Hausdorff measure and the volume form

Question

There are two tools, generalizing a concept of a volume to the case of submanifolds in $\mathbb{R}^n$, namely the Hausdorff measure $H^k$ and the volume form. The question is how to show that if $M$ is an orientable $k$-submanifold in $\mathbb{R}^n$ with a volume form $dV$ then $$ \int\limits_{M} f(x) dV = \int\limits_{M} f(x) H^k(dx) $$ if the integrals exist.
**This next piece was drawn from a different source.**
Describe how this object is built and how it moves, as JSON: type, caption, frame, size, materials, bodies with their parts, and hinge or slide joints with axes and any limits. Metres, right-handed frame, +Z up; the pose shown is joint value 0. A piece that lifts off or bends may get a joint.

P.S. Maybe the question is too silly for MathOverflow and more suitable for Mathematics Stack Exchange, but I have 2 reasons to post it here:

1. In books on geometric integration theory (Krantz, Parks; Federer) I failed to find an answer.
2. I've already posted the question on Mathematics Stack Exchange and on one more forum, but I didn't receive any response.

Answer 1

I guess you know that it is true in $\mathbb R^k$.
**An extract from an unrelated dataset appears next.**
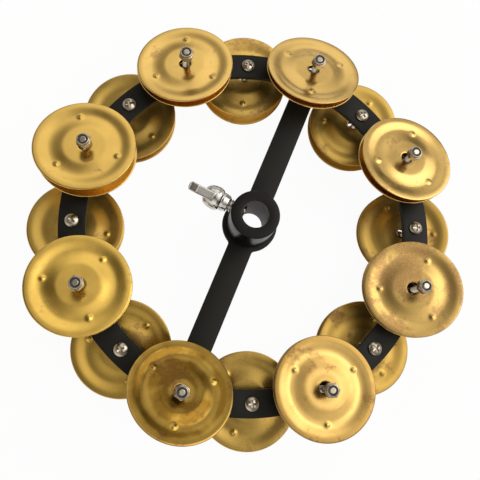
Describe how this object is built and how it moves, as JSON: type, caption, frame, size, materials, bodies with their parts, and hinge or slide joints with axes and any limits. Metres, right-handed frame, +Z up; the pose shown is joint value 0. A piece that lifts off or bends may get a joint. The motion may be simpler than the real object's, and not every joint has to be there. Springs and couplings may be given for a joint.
{
  "type": "hi-hat tambourine",
  "caption": "Flat ring with a crossbar and clamp hub for a hi-hat rod, carrying loose pairs of brass jingles on bolts above and below.",
  "frame": {"origin": "on the axis of the hub's bore, level with the ends of the lower bolts", "axes": "+Z up the bore, out of the hub's top; Y along the crossbar; the wing screw points towards -X, turned 4 degrees towards +Y"},
  "size_m": [0.2657, 0.2626, 0.0596],
  "materials": {
    "black_paint": "satin black paint, softly glossy on the hub's side",
    "brass": "stamped brass, satin sheen with fine turning marks, light tarnish and brown stains",
    "bright_plating": "bright plating over a cast surface",
    "zinc_plating": "zinc plated, slightly dull"
  },
  "bodies": {
    "frame": {"frame_plate": "black_paint", "clamp_hub": "black_paint", "upper_bolt_1": "zinc_plating", "upper_nut_1": "zinc_plating", "upper_bolt_2": "zinc_plating", "upper_nut_2": "zinc_plating", "upper_bolt_3": "zinc_plating", "upper_nut_3": "zinc_plating", "upper_bolt_4": "zinc_plating", "upper_nut_4": "zinc_plating", "upper_bolt_5": "zinc_plating", "upper_nut_5": "zinc_plating", "upper_bolt_6": "zinc_plating", "upper_nut_6": "zinc_plating", "upper_bolt_7": "zinc_plating", "upper_nut_7": "zinc_plating", "upper_bolt_8": "zinc_plating", "upper_nut_8": "zinc_plating", "lower_bolt_1": "zinc_plating", "lower_bolt_2": "zinc_plating", "lower_bolt_3": "zinc_plating", "lower_bolt_4": "zinc_plating", "lower_bolt_5": "zinc_plating", "lower_bolt_6": "zinc_plating", "lower_bolt_7": "zinc_plating", "lower_bolt_8": "zinc_plating"},
    "wing_stud": {"wing_stud": "bright_plating"},
    "wing_head": {"wing_head": "bright_plating"},
    "upper_jingle_1_bottom": {"upper_jingle_1_bottom": "brass"},
    "upper_jingle_1_top": {"upper_jingle_1_top": "brass"},
    "upper_jingle_2_bottom": {"upper_jingle_2_bottom": "brass"},
    "upper_jingle_2_top": {"upper_jingle_2_top": "brass"},
    "upper_jingle_3_bottom": {"upper_jingle_3_bottom": "brass"},
    "upper_jingle_3_top": {"upper_jingle_3_top": "brass"},
    "upper_jingle_4_bottom": {"upper_jingle_4_bottom": "brass"},
    "upper_jingle_4_top": {"upper_jingle_4_top": "brass"},
    "upper_jingle_5_bottom": {"upper_jingle_5_bottom": "brass"},
    "upper_jingle_5_top": {"upper_jingle_5_top": "brass"},
    "upper_jingle_6_bottom": {"upper_jingle_6_bottom": "brass"},
    "upper_jingle_6_top": {"upper_jingle_6_top": "brass"},
    "upper_jingle_7_bottom": {"upper_jingle_7_bottom": "brass"},
    "upper_jingle_7_top": {"upper_jingle_7_top": "brass"},
    "upper_jingle_8_bottom": {"upper_jingle_8_bottom": "brass"},
    "upper_jingle_8_top": {"upper_jingle_8_top": "brass"},
    "lower_jingle_1_bottom": {"lower_jingle_1_bottom": "brass"},
    "lower_jingle_1_top": {"lower_jingle_1_top": "brass"},
    "lower_jingle_2_bottom": {"lower_jingle_2_bottom": "brass"},
    "lower_jingle_2_top": {"lower_jingle_2_top": "brass"},
    "lower_jingle_3_bottom": {"lower_jingle_3_bottom": "brass"},
    "lower_jingle_3_top": {"lower_jingle_3_top": "brass"},
    "lower_jingle_4_bottom": {"lower_jingle_4_bottom": "brass"},
    "lower_jingle_4_top": {"lower_jingle_4_top": "brass"},
    "lower_jingle_5_bottom": {"lower_jingle_5_bottom": "brass"},
    "lower_jingle_5_top": {"lower_jingle_5_top": "brass"},
    "lower_jingle_6_bottom": {"lower_jingle_6_bottom": "brass"},
    "lower_jingle_6_top": {"lower_jingle_6_top": "brass"},
    "lower_jingle_7_bottom": {"lower_jingle_7_bottom": "brass"},
    "lower_jingle_7_top": {"lower_jingle_7_top": "brass"},
    "lower_jingle_8_bottom": {"lower_jingle_8_bottom": "brass"},
    "lower_jingle_8_top": {"lower_jingle_8_top": "brass"}
  },
  "joints": [
    {"name": "wing_stud_slide", "type": "slide", "parent": "frame", "child": "wing_stud", "axis": [0.9976, -0.0698, 0], "range_m": [-0.00625, 0.00187]},
    {"name": "wing_turn", "type": "hinge", "parent": "wing_stud", "child": "wing_head", "pos_m": [-0.02494, 0.00174, 0.047], "axis": [0.9976, -0.0698, 0], "range_deg": [-1800, 540]},
    {"name": "upper_pair_1_slide", "type": "slide", "parent": "frame", "child": "upper_jingle_1_bottom", "axis": [0, 0, 1], "range_m": [-0.00021, 0.00532]},
    {"name": "upper_top_1_slide", "type": "slide", "parent": "upper_jingle_1_bottom", "child": "upper_jingle_1_top", "axis": [0, 0, 1], "range_m": [-0.0001, 0.00532]},
    {"name": "upper_pair_2_slide", "type": "slide", "parent": "frame", "child": "upper_jingle_2_bottom", "axis": [0, 0, 1], "range_m": [-0.00069, 0.00313]},
    {"name": "upper_top_2_slide", "type": "slide", "parent": "upper_jingle_2_bottom", "child": "upper_jingle_2_top", "axis": [0, 0, 1], "range_m": [-0.00298, 0.00313]},
    {"name": "upper_pair_3_slide", "type": "slide", "parent": "frame", "child": "upper_jingle_3_bottom", "axis": [0, 0, 1], "range_m": [-0.00012, 0.00314]},
    {"name": "upper_top_3_slide", "type": "slide", "parent": "upper_jingle_3_bottom", "child": "upper_jingle_3_top", "axis": [0, 0, 1], "range_m": [-0.00006, 0.00314]},
    {"name": "upper_pair_4_slide", "type": "slide", "parent": "frame", "child": "upper_jingle_4_bottom", "axis": [0, 0, 1], "range_m": [-0.00028, 0.00415]},
    {"name": "upper_top_4_slide", "type": "slide", "parent": "upper_jingle_4_bottom", "child": "upper_jingle_4_top", "axis": [0, 0, 1], "range_m": [-0.00074, 0.00415]},
    {"name": "upper_pair_5_slide", "type": "slide", "parent": "frame", "child": "upper_jingle_5_bottom", "axis": [0, 0, 1], "range_m": [-0.00051, 0.00247]},
    {"name": "upper_top_5_slide", "type": "slide", "parent": "upper_jingle_5_bottom", "child": "upper_jingle_5_top", "axis": [0, 0, 1], "range_m": [-0.00483, 0.00247]},
    {"name": "upper_pair_6_slide", "type": "slide", "parent": "frame", "child": "upper_jingle_6_bottom", "axis": [0, 0, 1], "range_m": [-0.00029, 0.00423]},
    {"name": "upper_top_6_slide", "type": "slide", "parent": "upper_jingle_6_bottom", "child": "upper_jingle_6_top", "axis": [0, 0, 1], "range_m": [-0.00097, 0.00423]},
    {"name": "upper_pair_7_slide", "type": "slide", "parent": "frame", "child": "upper_jingle_7_bottom", "axis": [0, 0, 1], "range_m": [-0.00029, 0.00146]},
    {"name": "upper_top_7_slide", "type": "slide", "parent": "upper_jingle_7_bottom", "child": "upper_jingle_7_top", "axis": [0, 0, 1], "range_m": [-0.00003, 0.00146]},
    {"name": "upper_pair_8_slide", "type": "slide", "parent": "frame", "child": "upper_jingle_8_bottom", "axis": [0, 0, 1], "range_m": [-0.00597, 0.00358]},
    {"name": "upper_top_8_slide", "type": "slide", "parent": "upper_jingle_8_bottom", "child": "upper_jingle_8_top", "axis": [0, 0, 1], "range_m": [-0.00013, 0.00358]},
    {"name": "lower_pair_1_slide", "type": "slide", "parent": "frame", "child": "lower_jingle_1_bottom", "axis": [0, 0, 1], "range_m": [-0.00018, 0.00456]},
    {"name": "lower_top_1_slide", "type": "slide", "parent": "lower_jingle_1_bottom", "child": "lower_jingle_1_top", "axis": [0, 0, 1], "range_m": [-0.00009, 0.00456]},
    {"name": "lower_pair_2_slide", "type": "slide", "parent": "frame", "child": "lower_jingle_2_bottom", "axis": [0, 0, 1], "range_m": [-0.00021, 0.00492]},
    {"name": "lower_top_2_slide", "type": "slide", "parent": "lower_jingle_2_bottom", "child": "lower_jingle_2_top", "axis": [0, 0, 1], "range_m": [-0.00064, 0.00492]},
    {"name": "lower_pair_3_slide", "type": "slide", "parent": "frame", "child": "lower_jingle_3_bottom", "axis": [0, 0, 1], "range_m": [-0.00017, 0.00433]},
    {"name": "lower_top_3_slide", "type": "slide", "parent": "lower_jingle_3_bottom", "child": "lower_jingle_3_top", "axis": [0, 0, 1], "range_m": [-0.00008, 0.00433]},
    {"name": "lower_pair_4_slide", "type": "slide", "parent": "frame", "child": "lower_jingle_4_bottom", "axis": [0, 0, 1], "range_m": [-0.00024, 0.00592]},
    {"name": "lower_top_4_slide", "type": "slide", "parent": "lower_jingle_4_bottom", "child": "lower_jingle_4_top", "axis": [0, 0, 1], "range_m": [-0.00012, 0.00592]},
    {"name": "lower_pair_5_slide", "type": "slide", "parent": "frame", "child": "lower_jingle_5_bottom", "axis": [0, 0, 1], "range_m": [-0.00027, 0.00677]},
    {"name": "lower_top_5_slide", "type": "slide", "parent": "lower_jingle_5_bottom", "child": "lower_jingle_5_top", "axis": [0, 0, 1], "range_m": [-0.00013, 0.00677]},
    {"name": "lower_pair_6_slide", "type": "slide", "parent": "frame", "child": "lower_jingle_6_bottom", "axis": [0, 0, 1], "range_m": [-0.00115, 0.00204]},
    {"name": "lower_top_6_slide", "type": "slide", "parent": "lower_jingle_6_bottom", "child": "lower_jingle_6_top", "axis": [0, 0, 1], "range_m": [-0.00364, 0.00204]},
    {"name": "lower_pair_7_slide", "type": "slide", "parent": "frame", "child": "lower_jingle_7_bottom", "axis": [0, 0, 1], "range_m": [-0.00086, 0.00493]},
    {"name": "lower_top_7_slide", "type": "slide", "parent": "lower_jingle_7_bottom", "child": "lower_jingle_7_top", "axis": [0, 0, 1], "range_m": [-0.0001, 0.00493]},
    {"name": "lower_pair_8_slide", "type": "slide", "parent": "frame", "child": "lower_jingle_8_bottom", "axis": [0, 0, 1], "range_m": [-0.00028, 0.00696]},
    {"name": "lower_top_8_slide", "type": "slide", "parent": "lower_jingle_8_bottom", "child": "lower_jingle_8_top", "axis": [0, 0, 1], "range_m": [-0.00014, 0.00696]}
  ],
  "couplings": [
    {"joint": "wing_turn", "follows": "wing_stud_slide", "rad_per_m": 5026.5}
  ]
}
Without loss of generality we can assume that $f\geqslant 0$. Fix $\varepsilon>0$ and cover your manifold by $(1\mp\varepsilon)$-Lipschitz charts. Break your integrals into pieces using subordinate partition of unity and put these pieces back together. Since in $\mathbb{R}^{k}$ you have equality, you will get $$ \int\limits_{M} f(x)\cdot dV\ \ \lessgtr\ \ (1\pm \varepsilon)^k\cdot\int\limits_{M} f(x)\cdot H^k(dx) $$ Since $\varepsilon>0$ is arbitrary your statement follows.